*Provided records:*

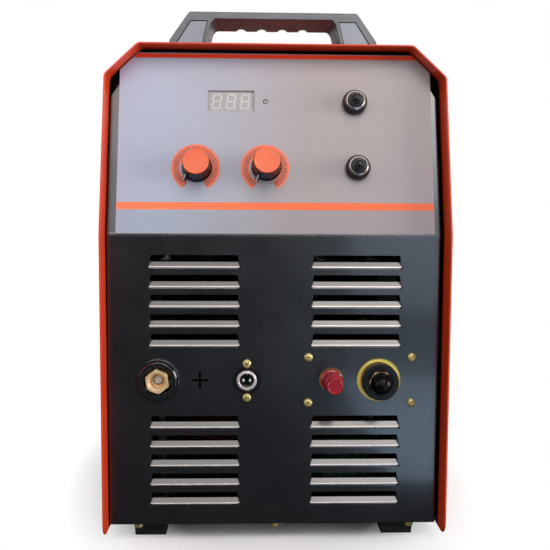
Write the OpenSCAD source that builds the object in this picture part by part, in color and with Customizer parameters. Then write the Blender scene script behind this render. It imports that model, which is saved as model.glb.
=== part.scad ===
// Free-standing plasma cutting power unit. Millimetres, +Z up.
// The front faces -Y. The origin is on the floor, at the centre of the footprint.
// Modules draw in the case frame, whose Y = 0 is the outer face of the upright front panel.

/* [Case] */
// outside width of the cover
case_w = 320; // [300:1:350]
// height of the roof above the floor
roof_z = 472.5; // [466:0.5:500]
// from the front panel's face to the cover's rear edge
case_len = 545; // [535:1:620]
// thickness of the folded sheet
sheet = 1.5; // [1:0.1:2]
// how far the cover stands forward of the front panel
overhang = 22; // [12:1:26]
// width and height of the cover's cut corners
roof_chamfer = 30.5; // [15:0.5:38]
// radius of the cover's lower corners
corner_r = 14; // [6:1:22]
// how far the rear panel sits inside the cover
rear_recess = 20; // [12:1:26]
// gap between each panel and the cover's sides
side_gap = 3; // [2:0.5:5]
// how far the cover hangs below the panels
cover_drop = 4.5; // [2:0.5:8]

/* [Front panel] */
// height of the fold above the floor
bend_z = 294.5; // [288:0.5:300]
// how far the upper part leans back
panel_tilt = 13; // [6:0.5:15]
// gap along the slope between the leaning part's end and the roof
roof_gap = 5.2; // [4.7:0.1:8.7]
// depth of the folded edges
flange_d = 15; // [10:1:20]
// where the leaning part's cut corners start, from the centre
corner_x = 129; // [120:1:132]
// height of the leaning part's cut corners, along the slope
corner_h = 46.5; // [38:0.5:57]
// length of one louvre
louvre_w = 85; // [60:1:92]
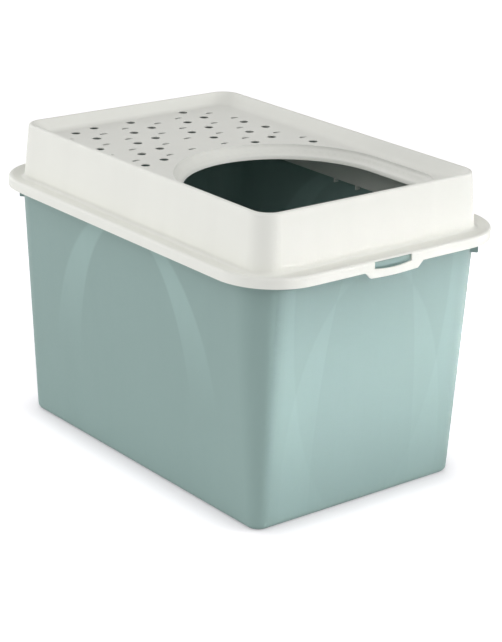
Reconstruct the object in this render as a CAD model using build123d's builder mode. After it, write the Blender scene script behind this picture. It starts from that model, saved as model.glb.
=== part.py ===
from build123d import *
import os
from math import atan2, cos, hypot, pi, sin, tan

os.makedirs("parts", exist_ok=True)

# A top entry litter box: an open tub, and a raised lid that lies on the tub's rim.
# The cat climbs in through the D-shaped entry at the front of the lid, and its paws are wiped on
# the pierced deck behind it. A clip loop at each end of the lid's skirt snaps over the tub's catch.
# X is the width, Y the length (the entry is towards -Y), Z is up. The origin is at the middle of
# the floor under the tub. All lengths are in millimetres.

# ---- driving dimensions -------------------------------------------------------------------

# moulding and fits
wall = 2.2                  # wall of both mouldings
floor_thickness = 2.5       # floor of the tub
seat_clearance = 0.3        # between the tub's rim and the lid's gutter above it
catch_clearance = 0.3       # between a catch's nose and the clip that hangs in front of it
rib_clearance = 0.5         # between a locating rib and the tub's mouth

# lid: skirt and gutter
skirt_width = 400
skirt_length = 572
skirt_corner_radius = 76.5
skirt_height = 13
crown_radius = 3.5          # rounding of the skirt's top edge
crown_width = 6             # level strip inside the skirt's outer face
gutter_depth = 5.1          # fall from the crown to the foot of the riser
flange_width_side = 26      # from the skirt's face to the riser, on the long sides
flange_width_end = 31       # the same at the ends

# lid: riser, border and deck
riser_height = 71.8
riser_corner_radius = 28.5
riser_lean_side = 5         # how far the riser leans in, over its height
riser_lean_end = 5.7
riser_top_corner_radius = 26
riser_foot_radius = 4
crest_outer_radius = 3.4
crest_inner_radius = 2.2
crest_width_side = 5.6      # from the riser's wall to the border's inner slope
crest_width_end = 4.2
deck_depth = 15.2           # of the deck below the crest
border_slope_width = 13.2   # plan width of the border's inner slope
deck_corner_radius = 20
deck_edge_radius = 10.9     # rounding between the deck and the border

# lid: entry
entry_side_margin = 5       # level strip between the deck's edge and the funnel
entry_front_margin = 5.2
entry_front_reach = 119.1   # from the front edge to the centre of the round rear edge
entry_front_corner_radius = 39
funnel_width = 9.5          # plan width of the funnel around the entry
funnel_depth = 10.8
lip_width = 4.5             # plan width of the rolled lip inside the funnel
lip_depth = 6

# lid: round and half-round drain holes of the deck, on one slanted lattice
drain_radius = 6
drain_land = 1.1            # straight part of a hole, above its countersunk underside
countersink_flare = 3.2     # growth of the countersink's radius over each mm of its depth
countersink_depth = 1.3
lattice_x = -44.8           # of the hole that the lattice starts from
lattice_rear_margin = 59.4  # from the deck's rear edge to that hole
lattice_column = Vector(91.5, 6.9)
lattice_row = Vector(-26.3, -45.2)
drain_offsets = [Vector(0, 0), Vector(34.4, 8.9)]
half_drain_offsets = [Vector(2.3, 21.1), Vector(54.1, 20.8)]
lattice_reach = 6           # rows and columns that are tried each way
drain_edge_margin = Vector(18, 6.4)     # from a drain's centre to the deck's edge
half_drain_edge_margin = Vector(13, 10)
drain_entry_margin = 22     # from the entry's arc to a drain's centre
gate_clear_radius = 12      # of the plain spot where the lid's moulding gate was

# lid: locating ribs inside the tub's mouth
rib_spacing = 43
rib_thickness = 2
bead_width = 2              # bead under the gutter, on which the lid rests

# clips, one at each end of the skirt
clip_leg_half_width = 38
clip_flare = 7              # how much wider the loop is where it leaves the skirt's lower edge
clip_foot_half_width = 37
clip_drop = 9.3             # of the loop's middle below the skirt
clip_bow = 1.4              # rise of the loop's lower edge towards its ends
clip_corner_radius = 3
slot_half_width = 29
slot_shift = -2.5           # of the slot and of the catch behind it, along the skirt
slot_height = 8.2           # at the slot's ends
slot_top_drop = 2           # of the slot's top below the crown
slot_bow = 2.8              # how much deeper the slot is in the middle

# tub
tub_height = 320.9          # to the top of the rim
tub_base_width = 318.2
tub_base_length = 482.4
tub_base_corner_radius = 17.5
tub_base_edge_radius = 8
mouth_corner_radius = 44
rim_width_side = 5.2        # from the tub's outer wall to the lip, on the long sides
rim_width_end = 15.1
lip_gap = 11.4              # from the lip to the inside of the skirt
rim_lip_height = 11.9       # how far the rim's lip hangs down
lug_height = 13.1           # of the two stacking lugs below the lip
lug_width = 16
catch_side_clearance = 1.5  # between a catch and the slot's ends
catch_height = 5            # at the catch's ends
catch_bow = 1.5             # how much deeper the catch is in the middle
catch_nose_depth = 6.5
catch_top_drop = 1.5        # of the catch's top below the slot's top

# ---- levels and outlines worked out from them ---------------------------------------------

gutter_floor = tub_height + seat_clearance + wall
crown_level = gutter_floor + gutter_depth
skirt_bottom = crown_level - skirt_height
crest_level = gutter_floor + riser_height
deck_level = crest_level - deck_depth
lip_level = deck_level - funnel_depth - lip_depth
hinge_level = crown_level - crown_radius
slot_top = crown_level - slot_top_drop
catch_top = slot_top - catch_top_drop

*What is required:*
Repeat the records above exactly, from the first line to the last.

*Solution for this task:*
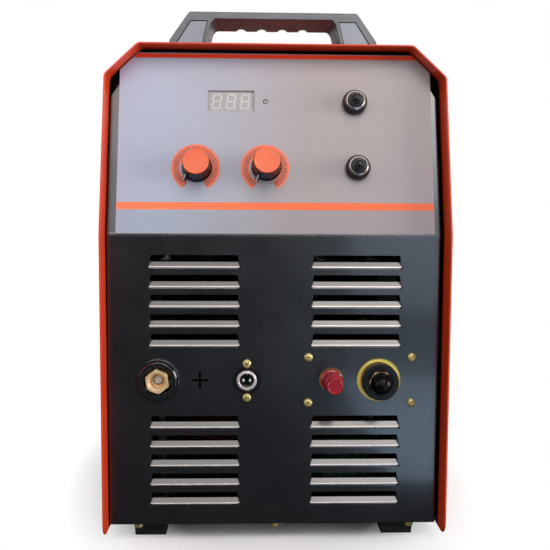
Write the OpenSCAD source that builds the object in this picture part by part, in color and with Customizer parameters. Then write the Blender scene script behind this render. It imports that model, which is saved as model.glb.
=== part.scad ===
// Free-standing plasma cutting power unit. Millimetres, +Z up.
// The front faces -Y. The origin is on the floor, at the centre of the footprint.
// Modules draw in the case frame, whose Y = 0 is the outer face of the upright front panel.

/* [Case] */
// outside width of the cover
case_w = 320; // [300:1:350]
// height of the roof above the floor
roof_z = 472.5; // [466:0.5:500]
// from the front panel's face to the cover's rear edge
case_len = 545; // [535:1:620]
// thickness of the folded sheet
sheet = 1.5; // [1:0.1:2]
// how far the cover stands forward of the front panel
overhang = 22; // [12:1:26]
// width and height of the cover's cut corners
roof_chamfer = 30.5; // [15:0.5:38]
// radius of the cover's lower corners
corner_r = 14; // [6:1:22]
// how far the rear panel sits inside the cover
rear_recess = 20; // [12:1:26]
// gap between each panel and the cover's sides
side_gap = 3; // [2:0.5:5]
// how far the cover hangs below the panels
cover_drop = 4.5; // [2:0.5:8]

/* [Front panel] */
// height of the fold above the floor
bend_z = 294.5; // [288:0.5:300]
// how far the upper part leans back
panel_tilt = 13; // [6:0.5:15]
// gap along the slope between the leaning part's end and the roof
roof_gap = 5.2; // [4.7:0.1:8.7]
// depth of the folded edges
flange_d = 15; // [10:1:20]
// where the leaning part's cut corners start, from the centre
corner_x = 129; // [120:1:132]
// height of the leaning part's cut corners, along the slope
corner_h = 46.5; // [38:0.5:57]
// length of one louvre
louvre_w = 85; // [60:1:92]
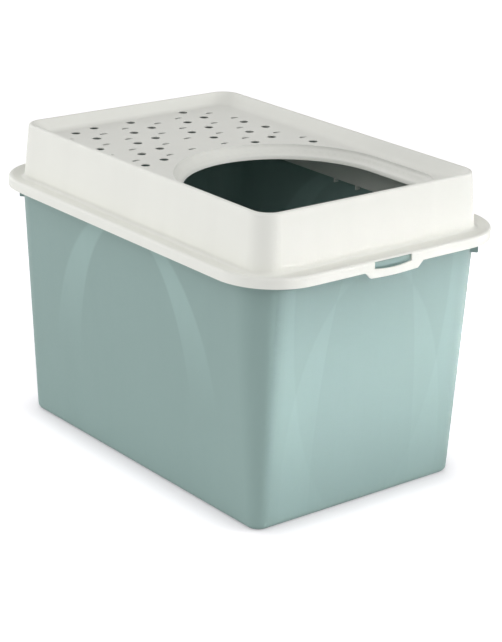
Reconstruct the object in this render as a CAD model using build123d's builder mode. After it, write the Blender scene script behind this picture. It starts from that model, saved as model.glb.
=== part.py ===
from build123d import *
import os
from math import atan2, cos, hypot, pi, sin, tan

os.makedirs("parts", exist_ok=True)

# A top entry litter box: an open tub, and a raised lid that lies on the tub's rim.
# The cat climbs in through the D-shaped entry at the front of the lid, and its paws are wiped on
# the pierced deck behind it. A clip loop at each end of the lid's skirt snaps over the tub's catch.
# X is the width, Y the length (the entry is towards -Y), Z is up. The origin is at the middle of
# the floor under the tub. All lengths are in millimetres.

# ---- driving dimensions -------------------------------------------------------------------

# moulding and fits
wall = 2.2                  # wall of both mouldings
floor_thickness = 2.5       # floor of the tub
seat_clearance = 0.3        # between the tub's rim and the lid's gutter above it
catch_clearance = 0.3       # between a catch's nose and the clip that hangs in front of it
rib_clearance = 0.5         # between a locating rib and the tub's mouth

# lid: skirt and gutter
skirt_width = 400
skirt_length = 572
skirt_corner_radius = 76.5
skirt_height = 13
crown_radius = 3.5          # rounding of the skirt's top edge
crown_width = 6             # level strip inside the skirt's outer face
gutter_depth = 5.1          # fall from the crown to the foot of the riser
flange_width_side = 26      # from the skirt's face to the riser, on the long sides
flange_width_end = 31       # the same at the ends

# lid: riser, border and deck
riser_height = 71.8
riser_corner_radius = 28.5
riser_lean_side = 5         # how far the riser leans in, over its height
riser_lean_end = 5.7
riser_top_corner_radius = 26
riser_foot_radius = 4
crest_outer_radius = 3.4
crest_inner_radius = 2.2
crest_width_side = 5.6      # from the riser's wall to the border's inner slope
crest_width_end = 4.2
deck_depth = 15.2           # of the deck below the crest
border_slope_width = 13.2   # plan width of the border's inner slope
deck_corner_radius = 20
deck_edge_radius = 10.9     # rounding between the deck and the border

# lid: entry
entry_side_margin = 5       # level strip between the deck's edge and the funnel
entry_front_margin = 5.2
entry_front_reach = 119.1   # from the front edge to the centre of the round rear edge
entry_front_corner_radius = 39
funnel_width = 9.5          # plan width of the funnel around the entry
funnel_depth = 10.8
lip_width = 4.5             # plan width of the rolled lip inside the funnel
lip_depth = 6

# lid: round and half-round drain holes of the deck, on one slanted lattice
drain_radius = 6
drain_land = 1.1            # straight part of a hole, above its countersunk underside
countersink_flare = 3.2     # growth of the countersink's radius over each mm of its depth
countersink_depth = 1.3
lattice_x = -44.8           # of the hole that the lattice starts from
lattice_rear_margin = 59.4  # from the deck's rear edge to that hole
lattice_column = Vector(91.5, 6.9)
lattice_row = Vector(-26.3, -45.2)
drain_offsets = [Vector(0, 0), Vector(34.4, 8.9)]
half_drain_offsets = [Vector(2.3, 21.1), Vector(54.1, 20.8)]
lattice_reach = 6           # rows and columns that are tried each way
drain_edge_margin = Vector(18, 6.4)     # from a drain's centre to the deck's edge
half_drain_edge_margin = Vector(13, 10)
drain_entry_margin = 22     # from the entry's arc to a drain's centre
gate_clear_radius = 12      # of the plain spot where the lid's moulding gate was

# lid: locating ribs inside the tub's mouth
rib_spacing = 43
rib_thickness = 2
bead_width = 2              # bead under the gutter, on which the lid rests

# clips, one at each end of the skirt
clip_leg_half_width = 38
clip_flare = 7              # how much wider the loop is where it leaves the skirt's lower edge
clip_foot_half_width = 37
clip_drop = 9.3             # of the loop's middle below the skirt
clip_bow = 1.4              # rise of the loop's lower edge towards its ends
clip_corner_radius = 3
slot_half_width = 29
slot_shift = -2.5           # of the slot and of the catch behind it, along the skirt
slot_height = 8.2           # at the slot's ends
slot_top_drop = 2           # of the slot's top below the crown
slot_bow = 2.8              # how much deeper the slot is in the middle

# tub
tub_height = 320.9          # to the top of the rim
tub_base_width = 318.2
tub_base_length = 482.4
tub_base_corner_radius = 17.5
tub_base_edge_radius = 8
mouth_corner_radius = 44
rim_width_side = 5.2        # from the tub's outer wall to the lip, on the long sides
rim_width_end = 15.1
lip_gap = 11.4              # from the lip to the inside of the skirt
rim_lip_height = 11.9       # how far the rim's lip hangs down
lug_height = 13.1           # of the two stacking lugs below the lip
lug_width = 16
catch_side_clearance = 1.5  # between a catch and the slot's ends
catch_height = 5            # at the catch's ends
catch_bow = 1.5             # how much deeper the catch is in the middle
catch_nose_depth = 6.5
catch_top_drop = 1.5        # of the catch's top below the slot's top

# ---- levels and outlines worked out from them ---------------------------------------------

gutter_floor = tub_height + seat_clearance + wall
crown_level = gutter_floor + gutter_depth
skirt_bottom = crown_level - skirt_height
crest_level = gutter_floor + riser_height
deck_level = crest_level - deck_depth
lip_level = deck_level - funnel_depth - lip_depth
hinge_level = crown_level - crown_radius
slot_top = crown_level - slot_top_drop
catch_top = slot_top - catch_top_drop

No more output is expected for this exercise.